╭──

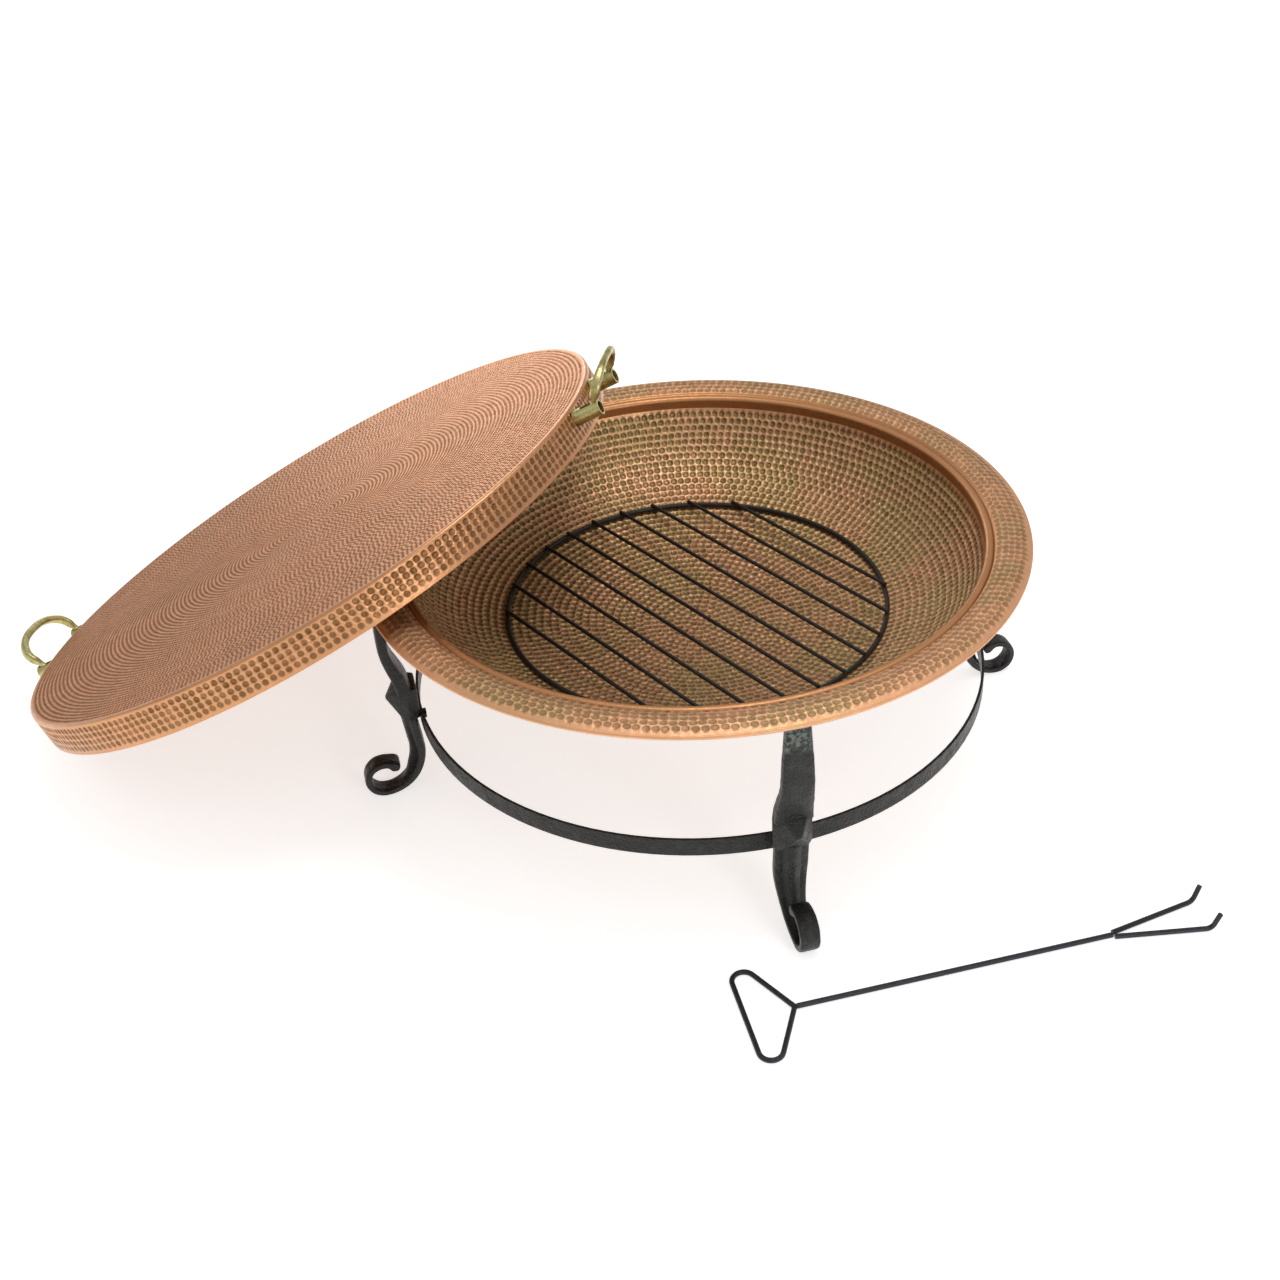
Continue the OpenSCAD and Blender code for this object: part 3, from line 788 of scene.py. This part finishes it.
# ---- Floor, light and camera ----
VIEW_TURN = math.radians(18.36)
VIEW_DOWN = math.radians(33.783)
VIEW_ROLL = math.radians(-2.211)
VIEW_DISTANCE = 2.2436
LOOK_HEIGHT = 0.215
FOCAL = 1.3238  # as a share of the sensor's width
SHIFT = (-0.0446, -0.0321)

ahead = Vector((-math.sin(VIEW_TURN) * math.cos(VIEW_DOWN),
                math.cos(VIEW_TURN) * math.cos(VIEW_DOWN),
                -math.sin(VIEW_DOWN)))
level = Vector((math.cos(VIEW_TURN), math.sin(VIEW_TURN), 0))
upright = level.cross(ahead)
right = level * math.cos(VIEW_ROLL) + upright * math.sin(VIEW_ROLL)
up = upright * math.cos(VIEW_ROLL) - level * math.sin(VIEW_ROLL)
camera_data = bpy.data.cameras.new("camera")
camera_data.sensor_width = 36
camera_data.lens = camera_data.sensor_width * FOCAL
camera_data.shift_x, camera_data.shift_y = SHIFT
camera = bpy.data.objects.new("camera", camera_data)
bpy.context.scene.collection.objects.link(camera)
spot = Vector((BOWL.x, BOWL.y, LOOK_HEIGHT)) - ahead * VIEW_DISTANCE
camera.matrix_world = Matrix.Translation(spot) @ Matrix((right, up, -ahead)).transposed().to_4x4()
bpy.context.scene.camera = camera

# The floor glows a little, so that it comes out white like the photograph's background.
FLOOR = 40.0
WHITE = (1.0, 1.0, 1.0, 1.0)
floor_mat, _, floor_shader = material("floor")
for socket, value in (("Base Color", (0.85, 0.85, 0.85, 1.0)), ("Emission Color", WHITE),
                      ("Emission Strength", 0.62), ("Roughness", 0.9)):
    floor_shader.inputs[socket].default_value = value
corners = [(x * FLOOR, y * FLOOR, 0) for x, y in ((-1, -1), (1, -1), (1, 1), (-1, 1))]
floor_mesh = bpy.data.meshes.new("floor")
floor_mesh.from_pydata(corners, [], [(0, 1, 2, 3)])
floor_mesh.materials.append(floor_mat)
floor = bpy.data.objects.new("floor", floor_mesh)
bpy.context.scene.collection.objects.link(floor)

world = bpy.data.worlds.new("studio")
world.use_nodes = True
background = world.node_tree.nodes["Background"]
background.inputs["Color"].default_value = WHITE
background.inputs["Strength"].default_value = 0.55
bpy.context.scene.world = world


def softbox(name, place, aim, size, power):
    """A square lamp, size in metres and power in watts."""
    data = bpy.data.lights.new(name, "AREA")
    data.shape = "SQUARE"
    data.size = size
    data.energy = power
    lamp = bpy.data.objects.new(name, data)
    lamp.location = place
    lamp.rotation_euler = (Vector(aim) - Vector(place)).to_track_quat("-Z", "Y").to_euler()
    bpy.context.scene.collection.objects.link(lamp)


softbox("key", (-1.7, 2.4, 0.85), (0, 0.1, 0.45), size=1.3, power=11)
softbox("top", (0.5, 0.2, 3.0), (0.1, 0, 0.2), size=1.2, power=22)
softbox("fill", (2.2, -1.8, 1.2), (0, 0, 0.2), size=0.7, power=12)
softbox("left", (-2.0, -1.6, 2.2), (0, 0, 0.2), size=1.2, power=2)
bpy.context.scene.view_settings.view_transform = "Standard"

╰──

▸ **Exercise details**
Starting at the first line of the material above, reproduce each line exactly up to and including the line with "SHIFT = (-0.0446, -0.0321)".

▸ **Full output**
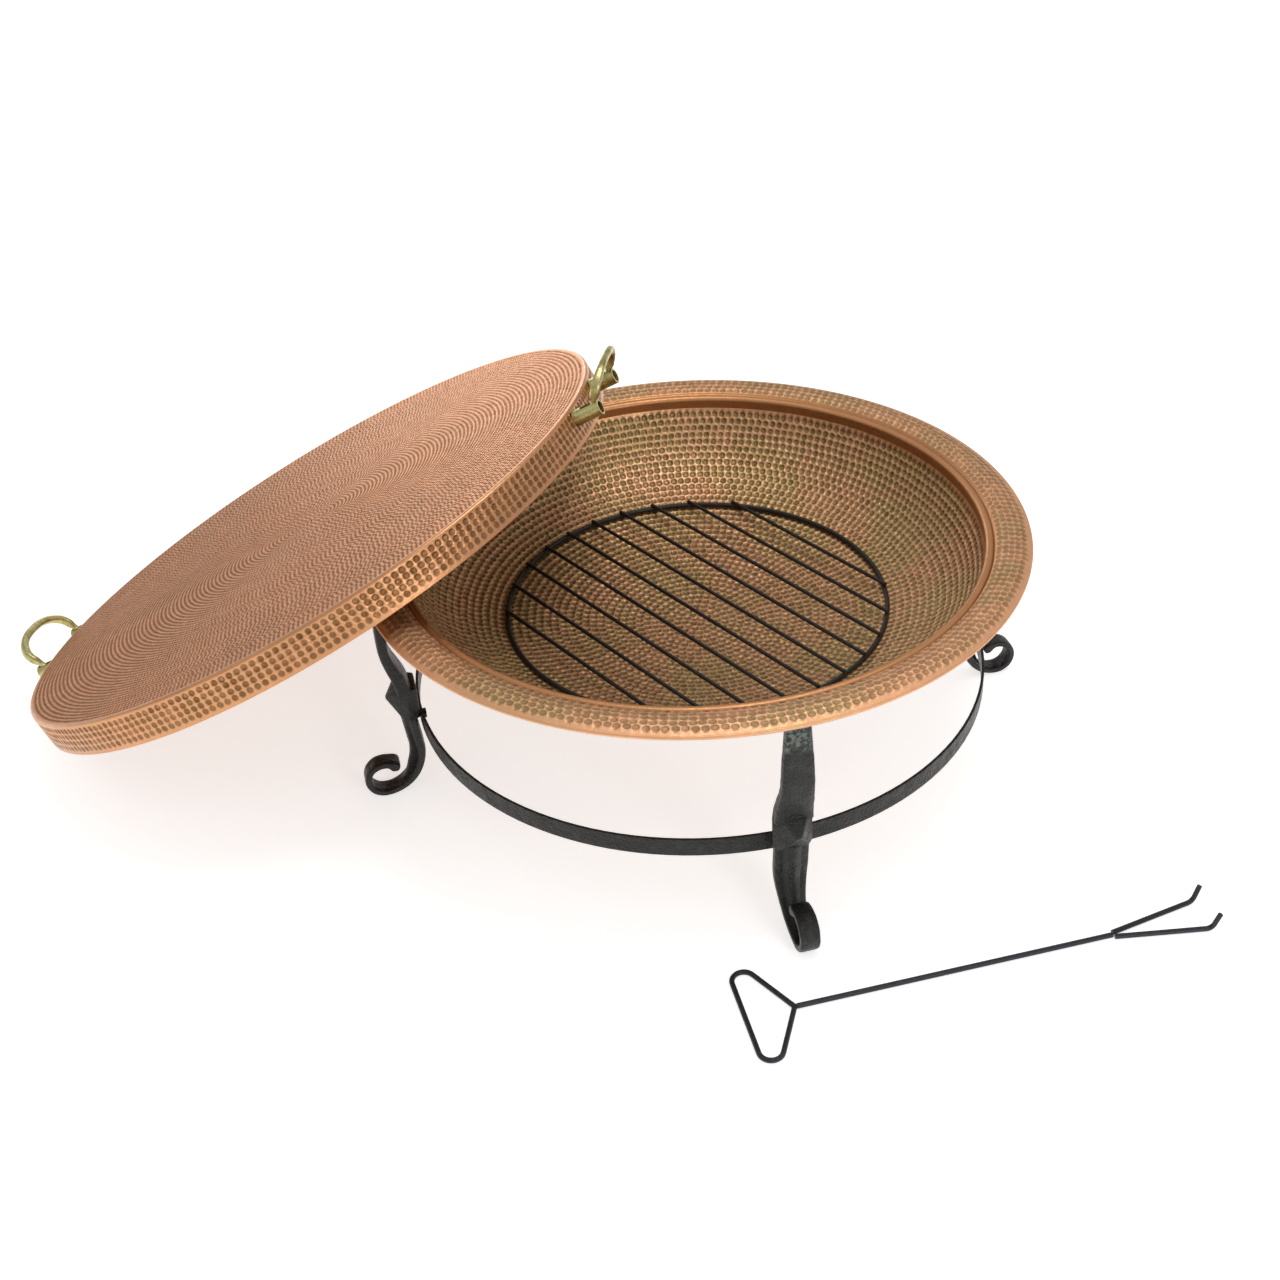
Continue the OpenSCAD and Blender code for this object: part 3, from line 788 of scene.py. This part finishes it.
# ---- Floor, light and camera ----
VIEW_TURN = math.radians(18.36)
VIEW_DOWN = math.radians(33.783)
VIEW_ROLL = math.radians(-2.211)
VIEW_DISTANCE = 2.2436
LOOK_HEIGHT = 0.215
FOCAL = 1.3238  # as a share of the sensor's width
SHIFT = (-0.0446, -0.0321)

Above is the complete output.